In the most extreme downside scenario, where no new work was obtained from new clients, the company would need to implement cost saving measures to avoid depleting its cash reserves within the review period. The directors are confident that in the unlikely event this extreme downside scenario did occur, that the necessary cost saving measures are achievable.

Therefore, the company has continued to use the going concern basis for the preparation of these financial statements.


The auditor clearly documents that they have read the final version of the disclosure in the financial statements and their conclusion that the disclosure is appropriate.

Whilst there is no specific requirement in UK GAAP for this disclosure, there are thought to be some considerations around going concern, other that material uncertainties, which do need to be disclosed in order for the financial statements to show a true and fair view. If management had not chosen to include this disclosure, the auditors would have requested that something similar be included.

3.10 Audit report

Based on the auditor’s evaluation of the audit evidence, the auditor concludes that there are no material uncertainties related to going concern.

Illustration - Crown Research Ltd – extract from the audit report

Conclusions relating to going concern

In auditing the financial statements, we have concluded that the directors’ use of the going concern basis of accounting in the preparation of the financial statements is appropriate.

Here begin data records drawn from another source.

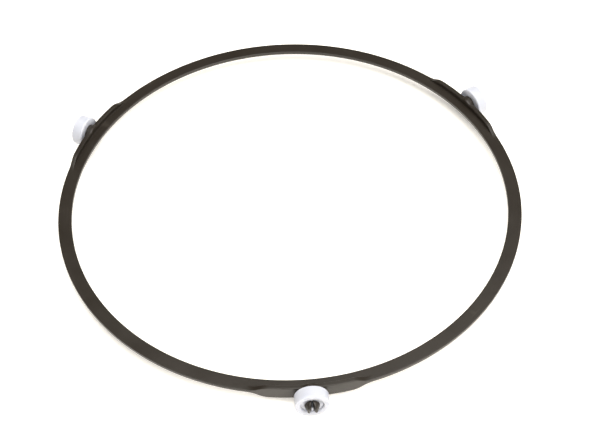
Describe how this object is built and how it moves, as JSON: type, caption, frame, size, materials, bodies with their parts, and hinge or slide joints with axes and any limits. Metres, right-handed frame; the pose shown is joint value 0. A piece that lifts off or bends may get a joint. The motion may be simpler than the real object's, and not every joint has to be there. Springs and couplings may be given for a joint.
{
  "type": "microwave turntable roller ring",
  "caption": "Dark plastic ring with white rollers on split snap pins; it runs round a microwave oven's floor and carries the glass tray.",
  "frame": {"origin": "centre of the ring, at the height where the roller axles meet the ring's axis", "axes": "+Z along the ring's axis, up towards the tray; one roller points along -Y"},
  "size_m": [0.214, 0.2231, 0.0144],
  "materials": {
    "ring_plastic": "satin",
    "roller_plastic": "satin"
  },
  "bodies": {
    "ring": {"ring_frame": "ring_plastic"},
    "front_wheel": {"front_roller": "roller_plastic"},
    "right_wheel": {"right_roller": "roller_plastic"},
    "left_wheel": {"left_roller": "roller_plastic"}
  },
  "joints": [
    {"name": "front_spin", "type": "hinge", "parent": "ring", "child": "front_wheel", "pos_m": [0, -0.1111, 0], "axis": [0, -1, 0], "continuous": true},
    {"name": "right_spin", "type": "hinge", "parent": "ring", "child": "right_wheel", "pos_m": [0.09621, 0.05555, 0], "axis": [0.866, 0.5, 0], "continuous": true},
    {"name": "left_spin", "type": "hinge", "parent": "ring", "child": "left_wheel", "pos_m": [-0.09621, 0.05555, 0], "axis": [-0.866, 0.5, 0], "continuous": true}
  ]
}
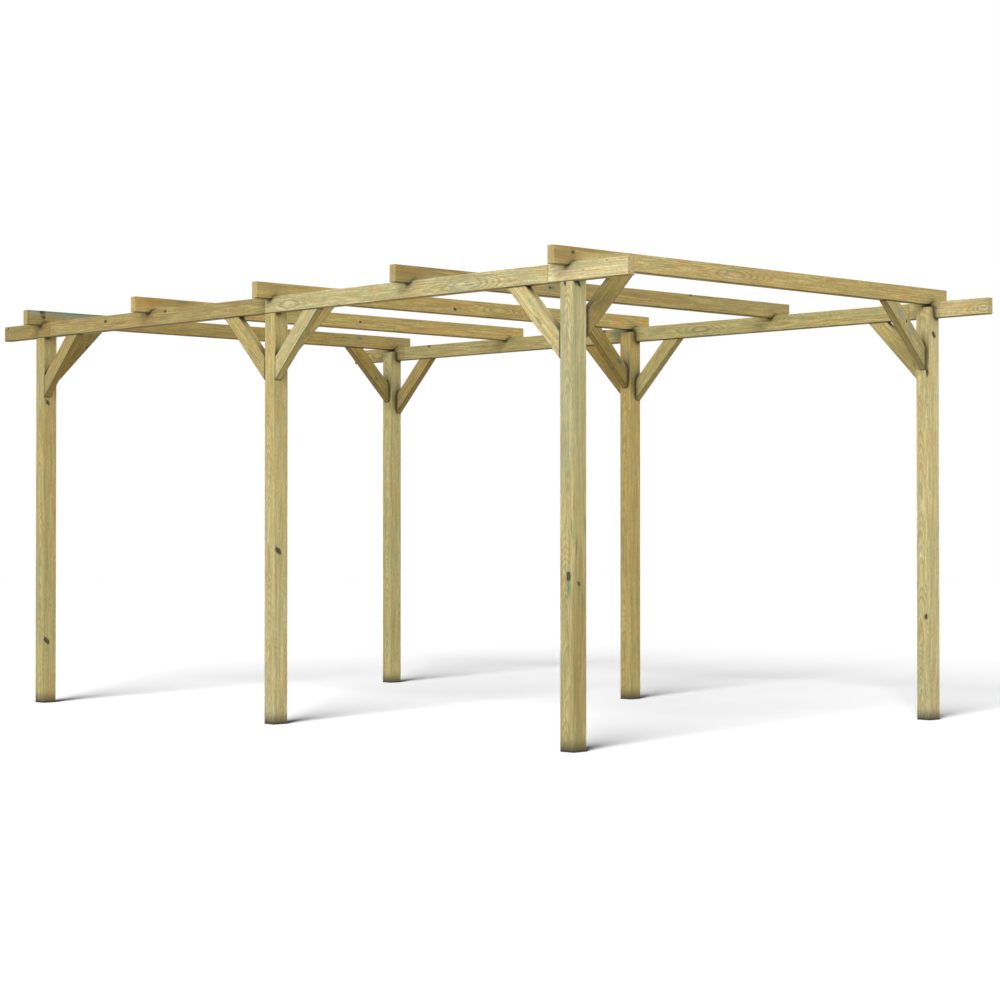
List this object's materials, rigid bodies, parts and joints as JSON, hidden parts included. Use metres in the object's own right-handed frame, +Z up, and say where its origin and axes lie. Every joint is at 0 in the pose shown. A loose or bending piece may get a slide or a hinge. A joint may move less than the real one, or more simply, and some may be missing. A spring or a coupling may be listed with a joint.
{
  "type": "garden pergola",
  "caption": "Free-standing open wooden pergola: square posts carry long edge beams crossed by notched rafters, with diagonal knee braces at every post top.",
  "frame": {"origin": "on the ground, under the middle of the frame", "axes": "+X along the beams towards the right end, +Y along the rafters towards the back, +Z up"},
  "size_m": [5.33, 3.1, 2.39],
  "materials": {
    "post_timber": "planed pressure-treated softwood, matt, pale yellow-green",
    "beam_timber": "planed pressure-treated softwood, matt, pale yellow-green",
    "rafter_timber": "planed pressure-treated softwood, matt, ochre with orange streaks",
    "brace_timber": "planed pressure-treated softwood, matt, yellow-green with grey-green marks"
  },
  "bodies": {
    "root": {"post_front_left": "post_timber", "post_front_middle": "post_timber", "post_front_right": "post_timber", "post_back_left": "post_timber", "post_back_middle": "post_timber", "post_back_right": "post_timber", "beam_front_left": "beam_timber", "beam_front_right": "beam_timber", "beam_back_left": "beam_timber", "beam_back_right": "beam_timber", "rafter_1": "rafter_timber", "rafter_2": "rafter_timber", "rafter_3": "rafter_timber", "rafter_4": "rafter_timber", "rafter_5": "rafter_timber", "brace_front_1": "brace_timber", "brace_front_2": "brace_timber", "brace_front_3": "brace_timber", "brace_front_4": "brace_timber", "cross_brace_front_left": "brace_timber", "cross_brace_front_middle": "brace_timber", "cross_brace_front_right": "brace_timber", "brace_back_1": "brace_timber", "brace_back_2": "brace_timber", "brace_back_3": "brace_timber", "brace_back_4": "brace_timber", "cross_brace_back_left": "brace_timber", "cross_brace_back_middle": "brace_timber", "cross_brace_back_right": "brace_timber"}
  },
  "joints": []
}
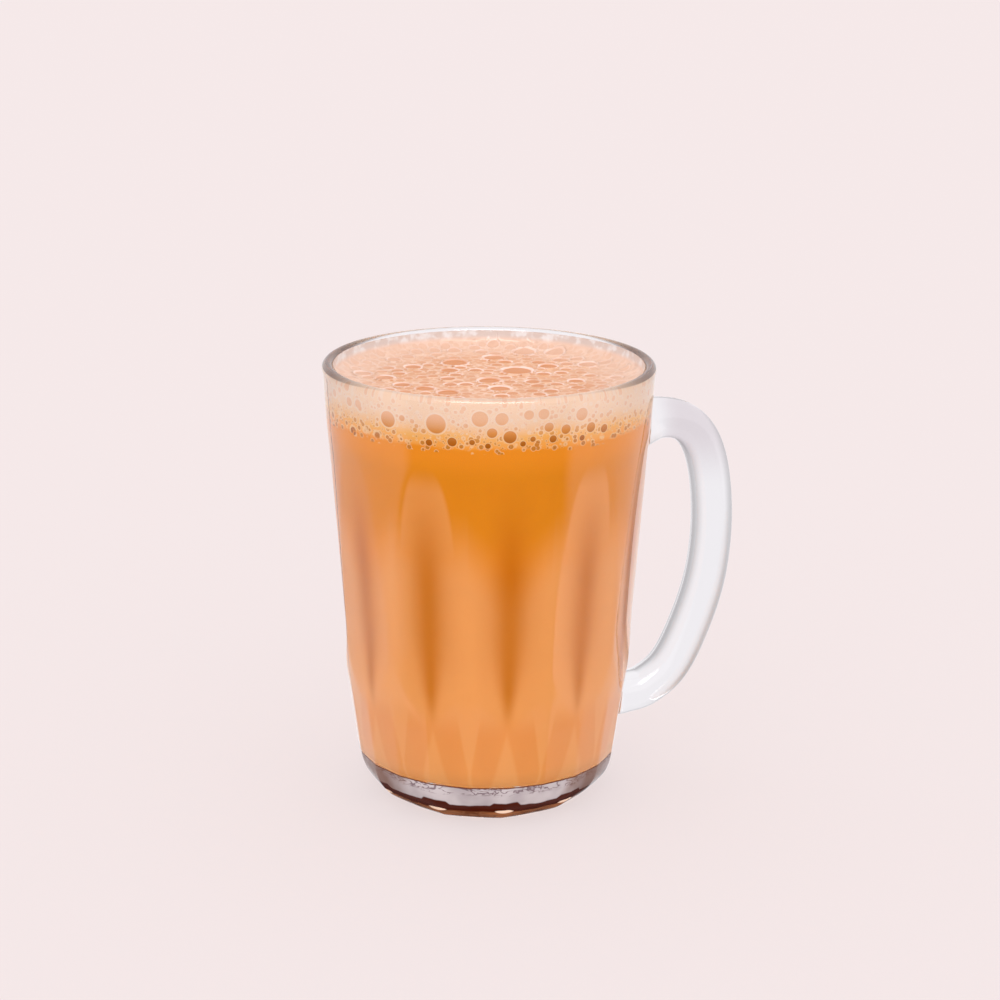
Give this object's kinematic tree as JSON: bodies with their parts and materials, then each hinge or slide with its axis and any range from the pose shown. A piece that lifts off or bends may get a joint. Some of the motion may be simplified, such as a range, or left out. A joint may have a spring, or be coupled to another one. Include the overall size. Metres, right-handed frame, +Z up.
{
  "type": "glass of teh tarik",
  "caption": "Tall handled drinking glass with shallow flutes and a thick clear base, filled with milky orange pulled tea under a head of bubbly froth.",
  "frame": {"origin": "centre of the flat foot, on the glass's axis, where the glass stands", "axes": "+Z up along the glass's axis, +X from the axis towards the handle, +Y completing a right-handed frame"},
  "size_m": [0.1037, 0.08, 0.108],
  "materials": {
    "clear_glass": "clear pressed soda-lime glass, smooth and glossy",
    "milk_tea": "opaque milky orange-brown liquid against the glass",
    "tea_froth": "pale peach foam, fine with larger open bubbles"
  },
  "bodies": {
    "root": {"glass_mug": "clear_glass", "tea": "milk_tea", "froth": "tea_froth"}
  },
  "joints": []
}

Based on the work we have performed, we have not identified any material uncertainties relating to events or conditions that, individually or collectively, may cast significant doubt on the company’s ability to continue as a going concern for a period of at least twelve months from when the financial statements are authorised for issue.

Our responsibilities and the responsibilities of the directors with respect to going concern are described in the relevant sections of this report.

The auditor documented their overall conclusion on going concern as below:

Illustration – Extract from going concern audit documentation

Going concern – overall audit conclusion

The going concern basis is appropriate and no material uncertainties related to going concern were identified.

However, going concern was identified as a significant audit risk because the company is loss making and is, to a degree, dependent upon continued growth. Management’s going concern assessment is good. There is sufficient audit evidence to support that scenario 2, in the forecasts, is the most likely outcome, which should leave plenty of headroom on cashflow. There is also evidence that the downside scenarios are much less likely. In any event the company has a realistic strategy to ensure that it can meet its obligations as they become due, even in the unlikely event of the extreme downside scenario.

This decision is thought to be a ‘close call’ and a second partner review has been done (Sch A41), which supports this conclusion.

3.11 Second partner review

The audit firm has a policy that there should be a second partner review of all non-standard audit reports. Additionally, the firm’s policy requires a second partner review in circumstances where the auditor considered issuing a non-standard audit report but did not, referred to by the firm as a ‘close call’.

The audit partner submits this audit file for second partner review and the reviewer concentrates the review on the existence or otherwise of material uncertainties related to going concern. As well as reviewing relevant sections of the audit file, the second partner reviewer also discusses the conclusions reached with the audit partner and manager.